My chest tightened, all of my patience pushed out. The flock of Betty Boops glowered at me from their perch. Helen Mirren, the talented British actress, allegedly said in an interview, “Motherhood holds no interest for me.  It was not my destiny. I kept thinking it would be, waiting for it to happen, but it never did. I didn’t care what people thought. And whenever they went, 'what? No children? Well, you’d better get on with it, old girl,’ I’d say 'No! Fuck off!’” [9]

I closed Emanuel’s research folder, placed my hands over his vitae, research statement, and his most recent publication. Taking my cue from Dame Mirren and pulling from the chop of WC Fields, I abandoned my ambassadorship. 

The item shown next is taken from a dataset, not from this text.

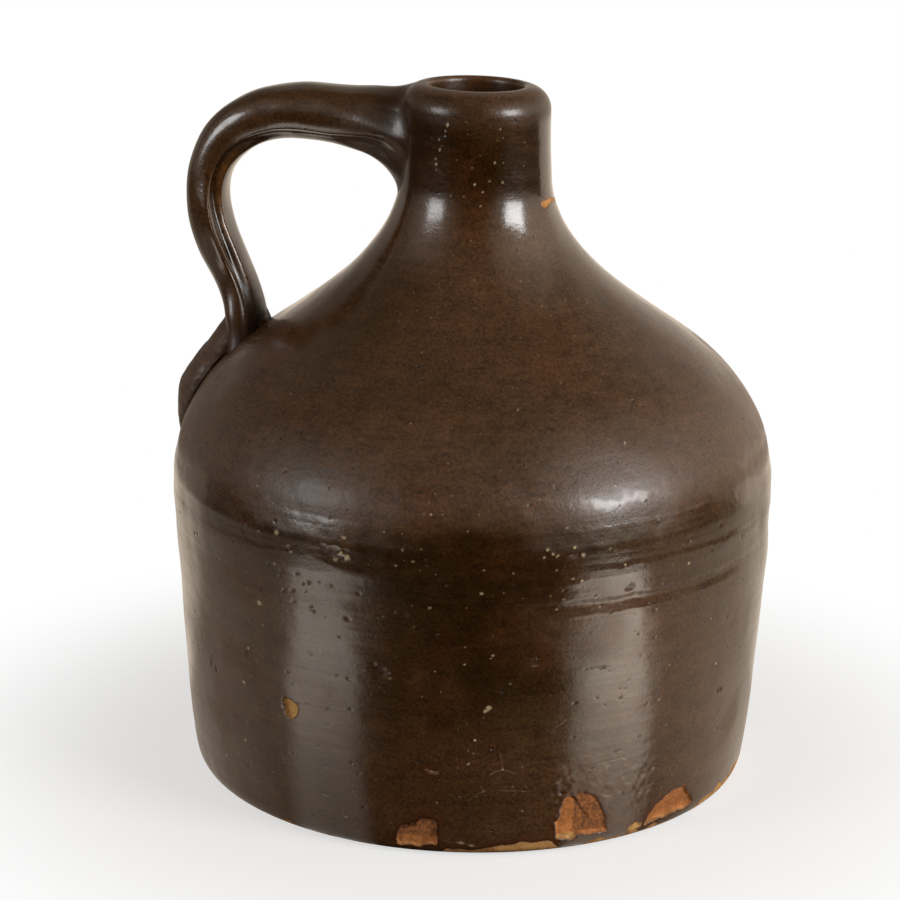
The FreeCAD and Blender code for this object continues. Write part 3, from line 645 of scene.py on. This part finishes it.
def handle_piece(finish):
    """The handle with its root. Between the loop on the neck and the first oval each line is the
    cubic whose ends and end slopes are given: it leaves the neck along the neck's surface and meets
    the oval along the handle. Everything is placed by ring, the angle round the handle, and down,
    the distance from the first oval."""
    columns = 290
    ring = np.arange(columns)[None, :] * 360 / columns
    turn = np.radians(ring[0])
    ovals, at = handle_grid(270, turn)
    c, s = rounded(np.cos(turn), 0.9), rounded(np.sin(turn), 0.9)
    spread, mid, half = 44, 179.65, 16.15  # the loop: degrees to each side, height, half height
    sunk, from_neck, to_handle = 0.12, 3.4, 16  # its depth in the clay, and the two end slopes
    angle, height = HANDLE + spread * s, mid + half * c
    loop, out = neck_point(angle, height)
    loop -= out * sunk
    inner, _ = neck_point(HANDLE + spread * 0.72 * s, mid + half * 0.72 * c)
    tangent = inner - loop
    tangent = (tangent - out * np.sum(tangent * out, axis=1)[:, None]) * from_neck
    lead = unit(ovals[1] - ovals[0]) * to_handle
    v = np.linspace(0, 1, 66)[:-1, None, None] ** 0.9
    root = ((2 * v ** 3 - 3 * v ** 2 + 1) * loop + (v ** 3 - 2 * v ** 2 + v) * tangent
            + (-2 * v ** 3 + 3 * v ** 2) * ovals[0] + (v ** 3 - v ** 2) * lead)
    points = np.vstack([root, ovals])
    normals = unit(squares(points))
    down = np.concatenate([np.linspace(-RUN_UP, 0, len(root), endpoint=False), at])[:, None]
    rise = ripples(points, (30, 21, 0.16), (11, 22, 0.05)) * step(down, -RUN_UP, -6)
    rise += 0.6 * bell(ring, 88, 15) * bell(down, -5, 5)
    rise -= 0.35 * bell(ring, 62, 18) * bell(down, 1, 6)
    rise += 1.5 * bell(ring, 84, 34) * bell(down, 97, 6.5)
    rise += 2.3 * bell(ring, 111, 26) * bell(down, 67, 13)
    rise -= crease(ring, down)
    points = points + normals * rise[..., None]
    normals = squares(points)
    normals[0] = out
    # Painted shade on a random glaze tone: darker at the root's hollow, in the furrow and on the inner
    # flange.
    deep = (0.5 + 0.1 * ripple(points, 20, 53) + 0.35 * (1 - step(down, -12, 4))
            + 0.5 * bell(ring, 129, 11) * step(down, 34, 48)
            + 0.5 * bell(ring, 160, 20) * step(down, 50, 70))
    dull = (0.12 + 0.08 * ripple(points, 18, 55) + 0.5 * (1 - step(down, -6, 16))
            + 0.6 * step(down, 76, 96) + 0.25 * bell(ring, 136, 17)
            + 0.22 * bell(ring, 80, 25) * bell(down, 44, 12))
    marks = marked(points, deep=np.clip(deep, 0, 1),
                   thin=0.6 * bell(ring, 145, 7) * between(down, 36, 52, 82, 98),
                   # Painted shade where the toe meets the shoulder.
                   spot=-0.8 * step(down, 98, 104) * (1 - step(ring, 200, 240)),
                   dull=np.clip(dull, 0, 1))
    skin("jug_handle", points, normals, marks, finish, flip=True,
         caps=(([-16.2, 0, 179.6], [1, 0, 0]), ([-66.4, 0, 116], [0, 0, -1])))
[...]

“Emanuel,” I said looking him in the eyes, “we did have children but I ate them.”

 

 

References

 

1. VirtualDavis (2013). Why No Kids? http://whynokids.com/advice-tips/breeder-bingo/

2. Forsyth C (1999) The Perspectives of Childless Couples. International Review of Modern Sociology 29: 59-70.

3. DeMaria RHS (2006) Seven Stages of Marriage: Laughter, Intimacy, and Passion Today, Tomorrow and Forever. New York, NY: Readers Digest.

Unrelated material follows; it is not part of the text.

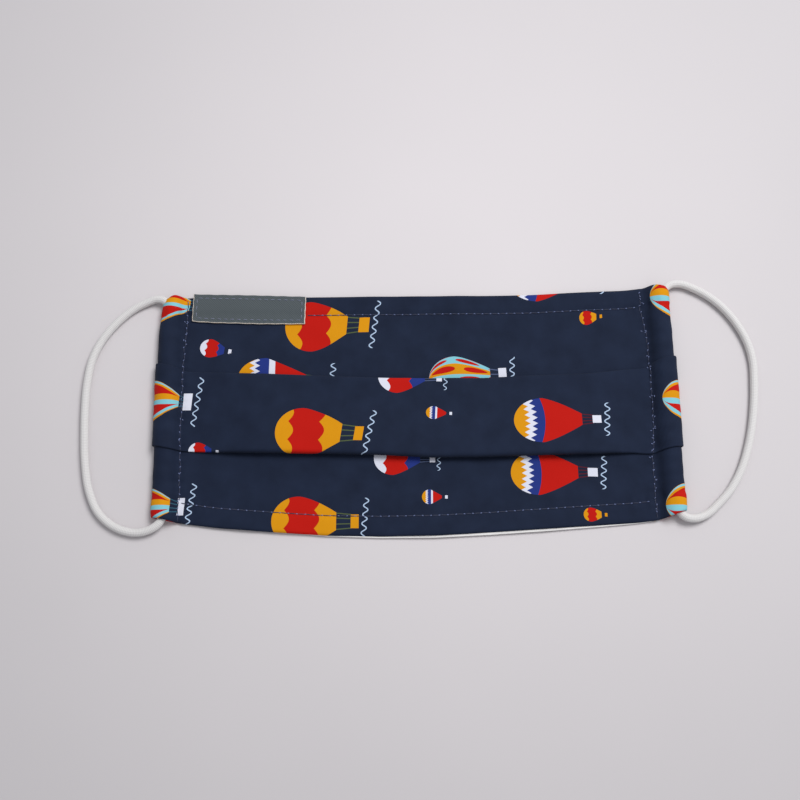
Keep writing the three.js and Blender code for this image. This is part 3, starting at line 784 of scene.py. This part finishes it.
grey_weave, tree, shader = new_material("grey_label_weave")
nodes, links = tree.nodes, tree.links
coordinates = nodes.new("ShaderNodeTexCoord")
in_mm = nodes.new("ShaderNodeMapping")
in_mm.inputs["Scale"].default_value = (1000.0, 1000.0, 1000.0)
links.new(coordinates.outputs["Object"], in_mm.inputs["Vector"])
twill = nodes.new("ShaderNodeTexWave")
twill.bands_direction = "DIAGONAL"
twill.inputs["Scale"].default_value = 0.7
twill.inputs["Distortion"].default_value = 1.4
twill.inputs["Detail"].default_value = 2.0
links.new(in_mm.outputs["Vector"], twill.inputs["Vector"])
tint = tint_by(tree, twill.outputs["Fac"], (0.0, linear(60, 68, 72)), (1.0, linear(79, 87, 91)))
edge_mark = nodes.new("ShaderNodeAttribute")
edge_mark.attribute_name = "raw_edge"
frayed = nodes.new("ShaderNodeTexNoise")
frayed.inputs["Scale"].default_value = 1.1
frayed.inputs["Detail"].default_value = 2.0
links.new(in_mm.outputs["Vector"], frayed.inputs["Vector"])
edge_share = edge_mark.outputs["Fac"]
fray_amount = calc("ADD", edge_share, calc("MULTIPLY_ADD", frayed.outputs["Fac"], 0.9, -0.45))
near_edge = calc("GREATER_THAN", edge_share, 0.02)
is_frayed = calc("MULTIPLY", calc("GREATER_THAN", fray_amount, 0.38), near_edge)
links.new(blend_colour(is_frayed, tint, linear(210, 200, 188)), shader.inputs["Base Color"])
shader.inputs["Roughness"].default_value = 0.85
shader.inputs["Sheen Weight"].default_value = 0.15
emboss(tree, shader, twill.outputs["Fac"], 0.5, 0.00012)
label.data.materials.append(grey_weave)
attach(label, "root")
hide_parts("label")

# Stitches: dark blue polyester thread. Rows hold the top and bottom edges and both casings, and one runs round
# the label. Each stitch is a short arched length of thread. Between two stitches the paler thread from the back
# shows as a small knot in the needle hole.
seam_pitch = 2.6
label_pitch = 2.5
left_seam_shift = 0.9
row_start = -87.5
row_end = 86.1
# No stitches of the top edge's row show within this distance of the label's middle.
label_gap = 23.0
thread_colour = linear(40, 46, 74)
knot_colour = linear(104, 116, 158)
label_thread_colour = linear(122, 128, 150)
thread_sides = 8
thread_rings = 7


def sew(name, places, piece, thread_radius, colour):
    """Stitches on a piece: x, y, direction and length of each, in mm."""
    vertices = []
    faces = []
    for number, (x, y, angle, length) in enumerate(places):
        sway = 0.07 * math.sin(number * 2.4)
        start = len(vertices)
        for t in np.linspace(-1, 1, thread_rings):
            px = x + math.cos(angle) * t * length / 2 - math.sin(angle) * sway * t
            py = y + math.sin(angle) * t * length / 2 + math.cos(angle) * sway * t
            pz = surface_height(piece, px, py) + thread_radius * (0.75 - 1.7 * t ** 4)
            size = thread_radius * (1 - 0.25 * t ** 4)
            for k in range(thread_sides):
                turn = k * 2 * math.pi / thread_sides
                out, up = math.cos(turn) * size, math.sin(turn) * size
                vertices.append((px - math.sin(angle) * out, py + math.cos(angle) * out, pz + up))
        last = start + (thread_rings - 1) * thread_sides
        for ring in range(start, last, thread_sides):
            for k in range(thread_sides):
                a, b = ring + k, ring + (k + 1) % thread_sides
                faces.append((a, b, b + thread_sides, a + thread_sides))
        faces.append(tuple(start + k for k in range(thread_sides))[::-1])
        faces.append(tuple(last + k for k in range(thread_sides)))
    thread = new_object(name, vertices, faces)
    material, tree, shader = new_material(name + "_thread")
    coordinates = tree.nodes.new("ShaderNodeTexCoord")
    fibre = tree.nodes.new("ShaderNodeTexNoise")
    fibre.inputs["Scale"].default_value = 2500.0
    fibre.inputs["Detail"].default_value = 2.0
    tree.links.new(coordinates.outputs["Object"], fibre.inputs["Vector"])
    shaded = tuple(0.7 * c for c in colour[:3]) + (1.0,)
    tint = tint_by(tree, fibre.outputs["Fac"], (0.35, shaded), (0.65, colour))
    tree.links.new(tint, shader.inputs["Base Color"])
    shader.inputs["Roughness"].default_value = 0.6
    shader.inputs["Sheen Weight"].default_value = 0.1
    emboss(tree, shader, fibre.outputs["Fac"], 0.4, 0.00005)
    thread.data.materials.append(material)
    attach(thread, "root")


def edge_row(line, inset, start, length):
    """Stitches along the top edge (line 0) or the bottom edge (line 3), from seam to seam."""
    places = []
    for x in np.arange(row_start + start, row_end, stitch_pitch):
        if line == 0 and abs(x - label_place[0]) < label_gap:
            continue
        y = lines_at(x)[line] + inset
        rise = lines_at(x + 1)[line] - lines_at(x - 1)[line]
        places.append((x, y, math.atan2(rise, 2.0), length))
    return places


for name, line, inset in (("top", 0, -stitch_inset), ("bottom", 3, stitch_inset)):
    sew(name + "_stitches", edge_row(line, inset, 0.0, 2.5), outer, 0.16, thread_colour)
    knots = edge_row(line, inset, stitch_pitch / 2, 0.8)
    sew(name + "_knots", knots, outer, 0.19, knot_colour)
for side, sign in (("left", -1), ("right", 1)):
    low, high = lines_at(sign * casing_seam)[3], lines_at(sign * casing_seam)[0]
    shift = left_seam_shift if sign < 0 else 0.0
    random = np.random.default_rng(7 + sign)
    stitches, knots = [], []
    for y in np.arange(low + 1.5, high - 1.0, seam_pitch):
        x = sign * (float(seam_at(sign, y)) + shift + random.uniform(-0.2, 0.2))
        stitches.append((x, y, math.pi / 2 + random.uniform(-0.12, 0.12), 2.1))
        knots.append((x + random.uniform(-0.15, 0.15), y + 1.3, math.pi / 2 + random.uniform(-0.9, 0.9), 0.8))
    # The needle went off line in places, more so at the right, and left small loops of thread there.
    for y in random.uniform(low + 1.5, high - 1.5, 26 if sign > 0 else 12):
        x = sign * (float(seam_at(sign, y)) + shift + random.normal(0.2, 0.55))
        knots.append((x, y, random.uniform(0, math.pi), random.uniform(0.5, 0.9)))
    sew("casing_stitches_" + side, stitches, outer, 0.15, thread_colour)
    sew("casing_knots_" + side, knots, outer, 0.18, knot_colour)

label_places = []
half_x, half_y = label_size[0] / 2 - label_inset, label_size[1] / 2 - label_inset
corners = [(-half_x, half_y), (half_x, half_y), (half_x, -half_y), (-half_x, -half_y), (-half_x, half_y)]
for (ax, ay), (bx, by) in zip(corners, corners[1:]):
    run = math.hypot(bx - ax, by - ay)
    number = round(run / label_pitch)
    for i in range(number):
        t = (i + 0.5) / number
        lx, ly = ax + (bx - ax) * t, ay + (by - ay) * t
        ly -= label_bow * (1 - 4 * (lx / label_size[0]) ** 2) * (0.5 - ly / label_size[1])
        x = label_place[0] + lx * math.cos(label_tilt) - ly * math.sin(label_tilt)
        y = label_place[1] + lx * math.sin(label_tilt) + ly * math.cos(label_tilt)
        label_places.append((x, y, math.atan2(by - ay, bx - ax) + label_tilt, 1.6))
sew("label_stitches", label_places, label, 0.16, label_thread_colour)

# Floor and light: a plain pale grey table top under one large soft light from the upper right, with an even fill.
# Its colour is painted paler about the mask than further out, as painted light falloff.
bpy.ops.object.select_all(action="DESELECT")
bpy.ops.mesh.primitive_plane_add(size=4.0)
floor = bpy.context.object
floor.name = "floor"
table_top, tree, shader = new_material("pale_table_top")
nodes, links = tree.nodes, tree.links
coordinates = nodes.new("ShaderNodeTexCoord")
mottle = nodes.new("ShaderNodeTexNoise")
mottle.inputs["Scale"].default_value = 9.0
mottle.inputs["Detail"].default_value = 3.0
links.new(coordinates.outputs["Object"], mottle.inputs["Vector"])
# Painted light: a spherical fade centred near the mask paints the table top paler there and darker further out,
# standing in for the falloff of the light. The mottle added to it is the table's own.
centred = nodes.new("ShaderNodeMapping")
centred.inputs["Location"].default_value = (0.0, -0.05, 0.0)
links.new(coordinates.outputs["Object"], centred.inputs["Vector"])
painted_light_falloff = nodes.new("ShaderNodeTexGradient")
painted_light_falloff.gradient_type = "SPHERICAL"
links.new(centred.outputs["Vector"], painted_light_falloff.inputs["Vector"])
pale = calc("MULTIPLY_ADD", calc("SUBTRACT", mottle.outputs["Fac"], 0.5), 0.05, painted_light_falloff.outputs["Fac"])
tint = tint_by(tree, pale, (0.68, linear(184, 181, 183)), (0.96, linear(213, 208, 210)))
links.new(tint, shader.inputs["Base Color"])
shader.inputs["Roughness"].default_value = 0.8
shader.inputs["Specular IOR Level"].default_value = 0.2
floor.data.materials.append(table_top)

bpy.ops.object.select_all(action="DESELECT")
bpy.ops.object.light_add(type="AREA", location=(0.45, 0.43, 0.95))
key = bpy.context.object
key.name = "key_light"
key.data.shape = "DISK"
key.data.size = 0.60
key.data.energy = 10.3
key.rotation_euler = (Vector((0, 0, 0)) - key.location).to_track_quat("-Z", "Y").to_euler()
world = bpy.data.worlds.new("soft_fill")
scene.world = world
world.use_nodes = True
world.node_tree.nodes["Background"].inputs["Color"].default_value = (0.95, 0.96, 1.0, 1.0)
world.node_tree.nodes["Background"].inputs["Strength"].default_value = 0.50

4. Somers MD (1993) A comparison of the voluntary childfree adults and parents. Journal of Marriage and Family 55: 643-650.

5. Zhang ZH, MD (2001) Childlessness and the Psychological Well-Being of Older Persons. The Journal of Gerontology 56B: S311-S320.

6. Rempel J (1985) Childless Elderly: What are they missing? . Journal of Marriage and the Family 47: 343-348.

7. Aykan H (2003) Effect of childlessness on nursing home and home health care use. Journal of Aging and Social Policy 15: 33-53.

8. Muramatsu N, Yin, H, Campbell, RT, Hoyen, RI, Jacon, MA, & Ross, CO (2007) Risk of nursing home admissions among older Americans: Does states' spending on home-and community-based services matter? Journal of Gerontology: Social Science 62B: S169-S178.

9. Rainey S (2013) Telegraph. Helen Mirren confronts the final female taboo.